My advice would be to cover a subject area you have not already studied in class – this way, you are less likely to burn out and get sick of the content (and your markers will probably appreciate the fresh topic too!). You can even choose a topic related to sections of the HSC syllabus that your school doesn’t cover. There may be a particular module or option on the syllabus that you wish you’d had the chance to study in class.

Tip No. 2: Research in the right places

Following on from the previous point, once you have got an idea of what you would like to study, it is imperative that you search for quality sources to build your argument off of. Some more accessible places to start collating information (even just to refine your topic) if you are stuck include YouTube, Reddit, your podcast app, and your local bookstore – even skimming through a few books can help you come up with ideas!

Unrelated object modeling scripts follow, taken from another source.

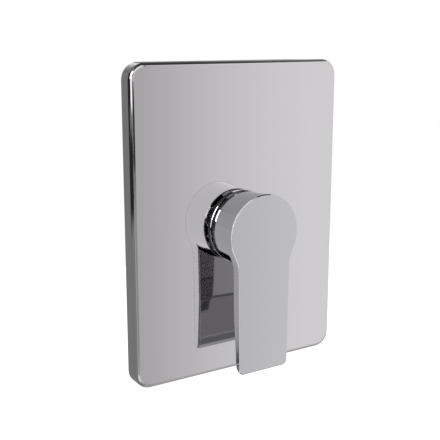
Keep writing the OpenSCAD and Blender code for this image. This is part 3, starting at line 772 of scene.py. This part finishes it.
def add_arm_wall(skin, band, wall_y):
    """The arm's side walls. Returns their back corners, where its back's rounded edge starts."""
    first, second = [], []
    for p, w, s in band:
        low = p - w * taken_in(ARM_BACK_Y)
        y = arm_back(low.y)[0] - BACK_FILLET * s
        first.append(at(p, w, taken_in(wall_y), wall_y, DRAFT))
        second.append(at(p, w, taken_in(y), y, DRAFT))
    skin.strip(first, second, closed=False)
    return second


def back_corner(place, out, share, d):
    """(place, way out) on the back's rounded edge: d is 0 at the wall and 1 on the back."""
    least_run = 0.02
    fillet = BACK_FILLET * share
    spot = place - out * (taken_in(ARM_BACK_Y) + d * fillet)
    y, slope = arm_back(spot.y)
    rest = sqrt(max(1 - (1 - d) ** 2, 0.0))
    y -= fillet * (1 - rest)
    steep = (1 - d) / max(rest, least_run)
    if share <= LEAST_SHARE:
        steep = 0.0
    return (spot.x, y, spot.y), Vector((steep * out.x, 1.0, steep * out.y - slope))


def add_arm_back(skin, band, wall_end):
    """The arm's back and its rounded edge. Returns the directions from the head's axis to the
    corners of the head's circle on it, from the right side to the lowest point."""
    shares = [1 - cos(turn) for turn in ring_steps(0, pi / 2, FILLET_STEPS)]
    rings = [[back_corner(p, w, s, d) for p, w, s in band] for d in shares]
    rings[0] = [(place, (way[0], 0.0, way[2])) for (place, _), (_, way) in zip(rings[0], wall_end)]
    skin.strip(wall_end, rings[0], closed=False)
    skin.stack(rings, closed=False, mark=1)
    edge = rings[-1]
    radius = head_radius(ARM_BACK_Y)
    arc_end = -radius + 0.05
    arcs = []
    # Rows across the back, which end on the head's circle as long as that is as low as they are
    for i in range(len(edge) // 2 - 1):
        a, b = edge[i], edge[i + 1]
        c, d = edge[-1 - i], edge[-2 - i]
        za, zb = a[0][2], b[0][2]
        if zb > arc_end or za > arc_end:
            xa = sqrt(max(radius ** 2 - za ** 2, 0.0))
            xb = sqrt(max(radius ** 2 - zb ** 2, 0.0)) if zb > arc_end else 0.0
            zb_on = zb if xb else -radius
            if not arcs:
                arcs.append((xa, za))
            arcs.append((xb, zb_on))
            for s, (p, q) in ((1, (a, b)), (-1, (c, d))):
                skin.face([p, q, ((s * xb, ARM_BACK_Y, zb_on), (0, 1, 0)),
                           ((s * xa, ARM_BACK_Y, za), (0, 1, 0))], 1)
        else:
            skin.face([a, b, d, c], 1)
    return [(x / radius, z / radius) for x, z in arcs]


def on_wall(x, z, y):
    """(place, way out) on the head's wall, in the direction (x, z) from its axis."""
    grown = head_radius(y)
    return (x * grown, y, z * grown), (x * cos(DRAFT), -sin(DRAFT), z * cos(DRAFT))


def add_lower_wall(skin, arcs, levels):
    """The head's wall behind the arm, with the hole for the plug at its lowest point."""
    radius = head_radius(ARM_BACK_Y)
    last = max(i for i, (x, _) in enumerate(arcs) if x * radius > COVER_PATCH)
    for s in (1, -1):
        for (xa, za), (xb, zb) in zip(arcs[:last], arcs[1:]):
            for y, later in zip(levels, levels[1:]):
                skin.face([on_wall(s * xa, za, y), on_wall(s * xb, zb, y),
                           on_wall(s * xb, zb, later), on_wall(s * xa, za, later)], 1)
    # The patch round the hole is cut into faces as it lies unrolled: (turn round the head, depth)
    low_arc = arcs[last:] + [(-x, z) for x, z in reversed(arcs[last:-1])]
    turns = [atan2(x, -z) for x, z in low_arc]
    loop = [(turn, levels[0]) for turn in turns]
    loop += [(turns[-1], y) for y in levels[1:-1]]
    loop += [(turn, levels[-1]) for turn in reversed(turns)]
    loop += [(turns[0], y) for y in reversed(levels[1:-1])]
    hole = [(asin(COVER_HOLE_R * sin(turn) / HEAD_R), COVER_Y + COVER_HOLE_R * cos(turn))
            for turn in ring_steps(0, 2 * pi, COVER_HOLE_STEPS)[:-1]]
    unrolled = [[Vector((turn * HEAD_R, y, 0)) for turn, y in part] for part in (loop, hole)]
    corners = [on_wall(sin(turn), -cos(turn), y) for turn, y in loop + hole]
    for numbers in tessellate_polygon(unrolled):
        skin.face([corners[i] for i in numbers], 1)


def add_rim(skin, top, arcs, rim_edge_y):
    """The head's rim: its rounded outer edge, and its flat ring round the hollow."""
    outline = [(place, way) for place, way, _ in top]
    outline += [(Vector((x, z)) * HEAD_R, Vector((x, z))) for x, z in arcs[1:-1]]
    outline += [(Vector((-x, z)) * HEAD_R, Vector((-x, z))) for x, z in reversed(arcs[1:])]
    rings = [[at(p, w, taken_in(rim_edge_y), rim_edge_y, DRAFT) for p, w in outline]]
    for turn in ring_steps(DRAFT, -pi / 2, FILLET_STEPS)[1:]:
        y = RIM_Y - RIM_FILLET * (1 + sin(turn))
        inset = taken_in(rim_edge_y) + RIM_FILLET * (1 - cos(turn))
        rings.append([at(p, w, inset, y, turn) for p, w in outline])
    skin.stack(rings, mark=1)
    outer = [place for place, _ in rings[-1]]
    inner = [(HEAD_IN * cos(turn), RIM_Y, HEAD_IN * sin(turn))
             for turn in ring_steps(0, 2 * pi, HEAD_IN_STEPS)[:-1]]
    skin.flat([outer, inner], (0, 1, 0), 1)


def inside_head(middle):
    """True for the CAD node's faces inside the head and in the plug's hole."""
    across = hypot(middle.x, middle.z)
    if middle.y > RIM_Y - PICK and across > HEAD_IN - PICK:
        return False
    if across < HEAD_IN + PICK and middle.y > FRONT_Y + PICK:
        return True
    return (hypot(middle.x, middle.y - COVER_Y) < COVER_HOLE_R + PICK_CLOSE
            and middle.z < -HEAD_IN + 1.0)


def build_lever():
    """The lever: its front, walls and back are made here, its inside comes from the frame."""
    skin = Skin()
    head, arm = lever_half()
    add_front(skin, both_sides(head + arm))
    wall_y = edge_profile()[-1][1]
    rim_edge_y = RIM_Y - RIM_FILLET
    levels = [wall_y, ARM_BACK_Y] + ring_steps(ARM_BACK_Y, rim_edge_y, WALL_ROWS)[1:]
    top = both_sides(head)
    top = top[len(head):] + top[:len(head)]
    add_head_wall(skin, top, levels)
    band = [(head[-1][0], head[-1][1], 0.0)] + arm
    band += mirrored(band)
    wall_end = add_arm_wall(skin, band, wall_y)
    arcs = add_arm_back(skin, band, wall_end)
    add_lower_wall(skin, arcs, levels[1:])
    add_rim(skin, top, arcs, rim_edge_y)
    skin.take(frame["nodes"]["lever_handle"].data, inside_head, 1)
    skin.build("lever_casting", "lever_set", [lever_chrome, lever_back], ["lever_handle"])


def build_screw_cover():
    """The plug under the head: its outer end follows the head's wall, with a rounded edge."""
    low, high = (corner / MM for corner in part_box("screw_cover"))
    radius = (high.x - low.x) / 2
    middle_y = (low.y + high.y) / 2
    inner_z = high.z
    soft = 0.35
    proud = 0.05

    def top(reach, turn, drop=0.0, tilt=0.0):
        """(place, way out) on the outer end, drop deeper in and tilted towards the side."""
        x = reach * cos(turn)
        y = middle_y + reach * sin(turn)
        grown = head_radius(y) + proud - drop
        z = -sqrt(grown * grown - x * x)
        way = Vector((x / grown, 0, z / grown)) * cos(tilt)
        way += Vector((cos(turn), sin(turn), 0)) * sin(tilt)
        return (x, y, z), way

    turns = ring_steps(0, 2 * pi, PLUG_STEPS)[:-1]
    skin = Skin()
    rings = [[top(reach, turn) for turn in turns] for reach in (0.4, 1.0, 1.7, 2.3, radius - soft)]
    skin.flat([[place for place, _ in rings[0]]], (0, 0, -1))
    for tilt in ring_steps(0, pi / 2, EDGE_STEPS)[1:]:
        rings.append([top(radius - soft * (1 - sin(tilt)), turn, soft * (1 - cos(tilt)), tilt)
                      for turn in turns])
    skin.stack(rings)
    wall = [(place, (cos(turn), sin(turn), 0)) for (place, _), turn in zip(rings[-1], turns)]
    foot = [((place[0], place[1], inner_z), way) for place, way in wall]
    skin.strip(wall, foot)
    skin.flat([[place for place, _ in foot]], (0, 0, 1))
    skin.build("index_plug", "lever_set", [finishes["index_plastic"]], ["screw_cover"])


# Valve body: the casting from the frame, with real threads cut in its three ports
THREAD_R = 9.32
THREAD_LEN = 15.0
THREAD_DEPTH = 1.16
THREAD_PITCH = 1.814
# One turn of the thread: (share of the pitch, share of the depth)
THREAD_SHAPE = [(0.0, 0.0), (0.12, 0.0), (0.44, 1.0), (0.56, 1.0), (0.88, 0.0)]
THREAD_FIRST_TURN = -2
THREAD_TURN_STEPS = 60
# Cone at a port's mouth: its length, how much it widens per length, and its way out
PORT_LEAD = 0.9
LEAD_WIDENS = 0.6
LEAD_WAY = (-1, 0.8)
# Spanner flats of a port
HEX_FLATS = 28.0
HEX_R = HEX_FLATS / sqrt(3)
# Machined places besides the ports: the chamber, and the holes of the lugs
CHAMBER_R = 18.3
LUG_X = 31.0
LUG_Z = 24.0
LUG_HOLE_R = 2.75


def add_port(skin, along, reach, port_y):
    """A port's flat end, cone and thread. It points along, and ends reach from the middle."""
    side = Vector((0, 1, 0))
    third = along.cross(side)
    root = THREAD_R + THREAD_DEPTH
    mouth_r = root + PORT_LEAD * LEAD_WIDENS

    def spot(radius, turn, depth):
        """A place round the port's axis, this deep in it."""
        return (Vector((0, port_y, 0)) + along * (reach - depth)
                + side * (radius * cos(turn)) + third * (radius * sin(turn)))

    def ring(radius, depth, way):
        """A ring in the port; way is (outward share, share along the port)."""
        return [(spot(radius, turn, depth),
                 side * (way[0] * cos(turn)) + third * (way[0] * sin(turn)) + along * way[1])
                for turn in ring_steps(0, 2 * pi, THREAD_TURN_STEPS)[:-1]]

    hexagon = [spot(HEX_R, pi / 6 + pi / 3 * i, 0) for i in range(6)]
    mouth = ring(mouth_r, 0, (0, 1))
    skin.flat([hexagon, [place for place, _ in mouth]], along, 1)
    skin.strip(ring(mouth_r, 0, LEAD_WAY), ring(root, PORT_LEAD, LEAD_WAY), mark=1)
    # The thread's rows run past both ends and are cut off there. What lies twice on an end
    # plane falls out, and what is left once closes the thread there.
    rows = [(THREAD_FIRST_TURN - 0.1, root)]
    for turn_count in range(THREAD_FIRST_TURN, ceil(THREAD_LEN / THREAD_PITCH) + 1):
        for start, share in THREAD_SHAPE:
            rows.append((turn_count + start, THREAD_R + THREAD_DEPTH * share))
    flanks = {}
    for (a, ra), (b, rb) in zip(rows, rows[1:]):
        slope = (rb - ra) / ((b - a) * THREAD_PITCH)
        for i in range(THREAD_TURN_STEPS):
            corners = []
            for step, row, radius in ((i, a, ra), (i + 1, a, ra), (i + 1, b, rb), (i, b, rb)):
                turn = 2 * pi * step / THREAD_TURN_STEPS
                depth = (row + step / THREAD_TURN_STEPS) * THREAD_PITCH
                depth = min(max(depth, PORT_LEAD), THREAD_LEN)
                way = -(side * cos(turn) + third * sin(turn)) - along * slope
                corners.append((spot(radius, turn, depth), way))
            key = frozenset(tuple(round(c, 3) for c in place) for place, _ in corners)
            if key in flanks:
                del flanks[key]
            else:
                flanks[key] = corners
    for corners in flanks.values():
        skin.face(corners, 1)


def build_valve_body():
    """The casting's faces come from the frame, apart from the ports' bores and ends."""
    low, high = (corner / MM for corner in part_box("valve_body"))
    source = frame["nodes"]["valve_body"].data
    port_y = high.y - HEX_FLATS / 2
    ports = [(Vector((1, 0, 0)), high.x), (Vector((-1, 0, 0)), -low.x), (Vector((0, 0, 1)), high.z)]

    def kind(middle):
        """None for faces that are made anew, 1 for faces that are cut, 0 for cast faces."""
        for along, reach in ports:
            out = middle.dot(along)
            off = middle - Vector((0, port_y, 0)) - along * out
            if out > reach - ON_PLANE and off.length < HEX_R:
                return None
            if out > reach - THREAD_LEN - ON_PLANE and off.length < THREAD_R + PICK:
                return None if out > reach - THREAD_LEN + ON_PLANE else 1
            if out > 1.0 and off.length < THREAD_R and middle.y > port_y - THREAD_R:
                return 1
        across = hypot(middle.x, middle.z)
        if across < CHAMBER_R or middle.y < low.y + ON_PLANE:
            return 1 if middle.y < port_y else 0
        from_lug = hypot(abs(middle.x) - LUG_X, abs(middle.z) - LUG_Z)
        return 1 if from_lug < LUG_HOLE_R + PICK and middle.y > port_y else 0

    skin = Skin()
    for mark in (0, 1):
        skin.take(source, lambda middle: kind(middle) == mark, mark)
    for along, reach in ports:
        add_port(skin, along, reach, port_y)
    skin.build("valve_casting", "wall_set", [finishes["body_brass"], cut_brass], ["valve_body"])


build_lever()
build_screw_cover()
build_valve_body()
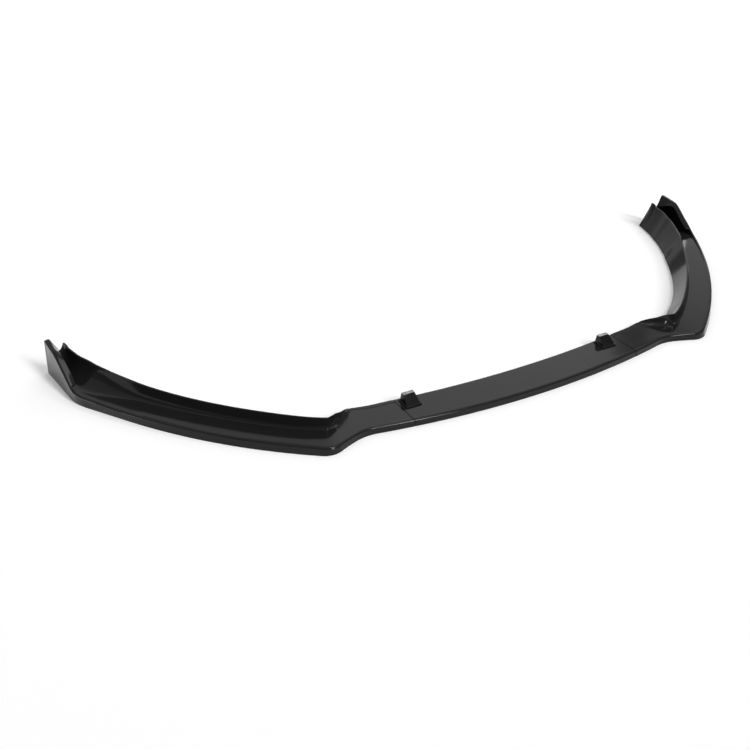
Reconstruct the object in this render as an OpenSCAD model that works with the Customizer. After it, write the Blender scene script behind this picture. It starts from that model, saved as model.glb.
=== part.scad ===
// Front splitter lip in three moulded panels: a centre panel and two wings that sweep back.
// Each wing carries a scooped riser and ends in an upright fin.
// Millimetres. X runs across the car, Y from front to rear and Z upwards.

/* [Outline in plan, seen from above] */
// Length of the shallow front arc from the middle of the lip to the neck
centre_len = 380; // [340:5:420]
// Turn of that arc, in degrees
centre_turn = 11.5; // [9:0.5:14]
// Length of the bend that turns the edge forward again
neck_len = 49; // [42:1:60]
// Turn of the neck's bend, in degrees
neck_turn = 29; // [24:0.5:33]
// Length of the run from the neck to the corner
run_len = 48; // [40:1:60]
// Turn of that run, in degrees
run_turn = 7.4; // [4:0.2:9]
// Length of the rounded corner
corner_len = 45; // [38:1:56]
// Turn of the rounded corner, in degrees
corner_turn = 61; // [55:0.5:66]
// Length of the long sweep of a wing
sweep_len = 431; // [390:5:470]
// Turn of the long sweep, in degrees
sweep_turn = 21; // [18:0.5:24]
// Length of the straight stretch before the fin
straight_len = 113; // [95:1:130]
// Length of the bend at the foot of the fin
bend_len = 58; // [48:1:70]
// Turn of that bend, in degrees
bend_turn = 27.2; // [22:0.5:30]
// Length of the fin's straight stretch
fin_len = 132; // [112:1:150]

/* [Blade and lip] */
// Wall of the moulding
wall = 3; // [2.4:0.1:3.4]
// Height of the lip's front face at the middle
lip_h = 15.6; // [14.5:0.1:18]
// Height of the lip's front face along a wing
wing_lip_h = 20.4; // [19:0.2:23]
// Radius of the lip's top edge
lip_r = 1.8; // [1.2:0.1:2.2]
// Depth of the blade at the middle, front to rear
blade_depth = 95; // [88:1:100]
// Depth from front to rear edge at the neck
neck_depth = 113.5; // [108:0.5:118]
// Depth from front to rear edge along a wing
wing_depth = 96; // [92:1:101]
// Depth from front to rear edge at the rear end
rear_depth = 70; // [66:1:75]

/* [Riser] */
// Distance of the riser's top edge from the front face near the corner
riser_in = 66.5; // [62:0.5:70]
// Distance of the riser's top edge from the front face at its rear end
riser_rear_in = 39.5; // [37.5:0.5:43]
// Height of the riser's top edge near the corner
riser_h = 43; // [38:1:48]
// Height of the riser's top edge at its rear end
riser_rear_h = 69; // [64:0.5:74]
// Height of the small ear at the riser's rear end
ear_h = 2.6; // [1:0.2:4]
// Width of the riser's rounded top edge
ridge_w = 4; // [3:0.2:5]

/* [Fin] */
// Height of the fin
fin_h = 90; // [84:1:98]
// Width of the fin's top flange
flange_w = 15; // [12:0.5:18]
// How far the lip's face leans outward along a wing
wing_lean = 5; // [2:0.5:7]
// How far the lip's face leans inward round the corner
corner_lean = 3; // [1:0.5:4]
// Forward slope of the rear end, in millimetres per millimetre of height
rake = 0.165; // [0.1:0.005:0.2]
// Depth of the shallow scallops in the rear end
scallop = 8; // [3:0.5:12]

/* [Seams and fixings] */
// Distance of each seam from the middle
seam_x = 297.5; // [285:0.5:310]
// Gap at a seam
seam_gap = 0.4; // [0.2:0.1:0.8]
// Size across of the joint plate under a seam
plate_x = 66; // [62:1:76]
// Distance from the joint plate to the blade's rear edge
joint_rear = 24; // [22:1:26]
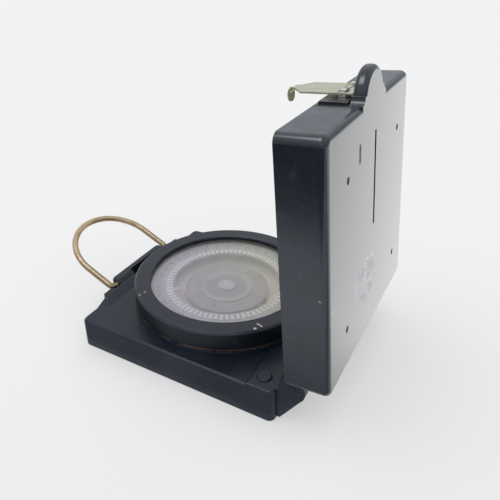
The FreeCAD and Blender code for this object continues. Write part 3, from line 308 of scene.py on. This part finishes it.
def silvered(name, colour, stain, clouds=7 * MM, speckle=0.12, metallic=0.25):
    """Matt silvered brass, slightly yellowed in clouds."""
    look = Look(name, colour, 0.45, metallic)
    cloud = look.between(look.noise(clouds, 3), 0.35, 0.7)
    look.paint(look.times(cloud, 0.8), stain)
    specks = look.between(look.noise(0.25 * MM, 3), 0.66, 0.74)
    look.paint(look.times(specks, speckle), (0.20, 0.17, 0.15))
    look.bump(look.noise(0.12 * MM, 2), 0.006 * MM, 0.6)
    return look


def hub_look():
    """The hub's disc: silvered at its rim and stained a brownish violet round its middle."""
    look = silvered("grey_hub", (0.40, 0.37, 0.37), (0.32, 0.29, 0.29), 4 * MM)
    ragged = look.sums("ADD", look.distance(polar(0, 0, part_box("hub_disc")[1].z)),
                       look.between(look.noise(2 * MM, 3), 0.2, 0.8, -1 * MM, 1 * MM))
    look.paint(look.between(ragged, 5.2 * MM, 6.6 * MM, 0.85, 0.0), (0.24, 0.20, 0.25))
    return look


def glass_look():
    """Old glass under a thin haze, its tint painted lilac on one side of the dial and yellowish on the
    other: a painted colour cast of the light.
    """
    look = Look("dial_glass", (0.93, 0.92, 0.97), 0.03, Transmission_Weight=0.92, IOR=1.5)
    # Painted colour cast: the tint turns from lilac to yellowish across the dial, standing in for the
    # light's colour.
    side = look.along((ALONG + SIDEWAYS).normalized(), ORIGIN)
    look.paint(look.between(side, -12 * MM, 20 * MM), (1.0, 1.0, 0.90))
    haze = look.between(look.noise(6 * MM, 3), 0.3, 0.8)
    look.vary("Roughness", haze, 0.015, 0.06)
    return look.done()


def mirror_look():
    look = Look("mirror_silver", (0.86, 0.88, 0.88), 0.04, metallic=1.0)
    specks = look.between(look.noise(0.5 * MM, 5), 0.66, 0.72)
    look.paint(look.times(specks, 0.5), (0.20, 0.18, 0.16))
    look.vary("Roughness", look.noise(5 * MM, 4), 0.01, 0.10)
    return look.done()


def rubber_look():
    look = Look("rubber", (0.025, 0.025, 0.026), 0.75)
    look.paint(look.between(look.noise(2 * MM, 3), 0.5, 0.8, 0, 0.5), (0.06, 0.06, 0.06))
    look.bump(look.noise(0.2 * MM, 3), 0.02 * MM, 0.5)
    return look.done()


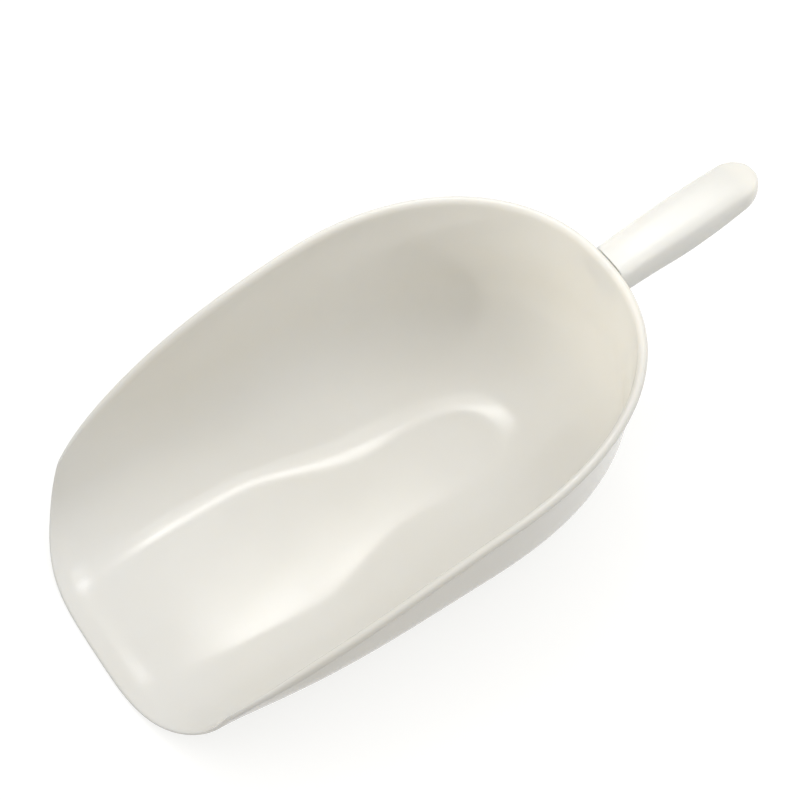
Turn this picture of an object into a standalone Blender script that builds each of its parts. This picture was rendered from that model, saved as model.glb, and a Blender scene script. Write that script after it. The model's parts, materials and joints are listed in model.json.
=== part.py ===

While these are all helpful, especially for preliminary research and getting background knowledge, it’s probably a good idea to invest in library memberships. Uni libraries are a good option, as they are particularly extensive, containing an extremely diverse range of resources, the majority of which are available online, and are reasonably easy to navigate. It’s a good idea to ask an older sibling or anyone else you might know at uni for their details to log in online and save money!

Tip No. 3: Break it up into manageable chunks

It can be pretty daunting to attempt your first major project of this scale, but don’t let this put you off! I could go on a long tangent about managing you time well, but none of this will really make the project seem any less daunting. Figure out roughly how many arguments you want to make (this will also help you when structuring your research notes), as well as how many paragraphs they will take to write. Split your word count between these accordingly, remembering to leave room for an introduction and conclusion of course!

For example, for my History Extension major work, which had a word count of 2,500, I allotted 500 words to each of my four body paragraphs, and left the remaining 500 to split between my introduction and conclusion. Suddenly, instead of having to write 2,500 words, I only had to write a ~300 word intro, four ~500 word paragraphs, and finally a ~200 word conclusion over an entire year. Much less overwhelming!

Tip No. 4: Always answer the question!

I couldn’t NOT mention this piece of advice, as it is so incredibly important – your major work needs to have a sense of cohesion which can only be achieved when you put forward a strong and decisive argument to answer a research question which you yourself have to design! It is for this reason that many students will opt to work backwards, writing their body paragraphs first to get a feel for the essay before even considering how they will tackle their introduction and research question.

Once you have gotten all of your work down, a good trick that my History Extension teacher taught me to check the flow of your essay, as well as whether or not you have answered your research question properly, is to sit someone down to read your essay (minus the question) and have them try and guess what your question is! The closer they guess, the more likely it is you have the right question to suit your essay.

With this advice I wish you all good luck getting those major works done! Try to make the most of this process and treat any mistakes as a learning experience for what is to come later!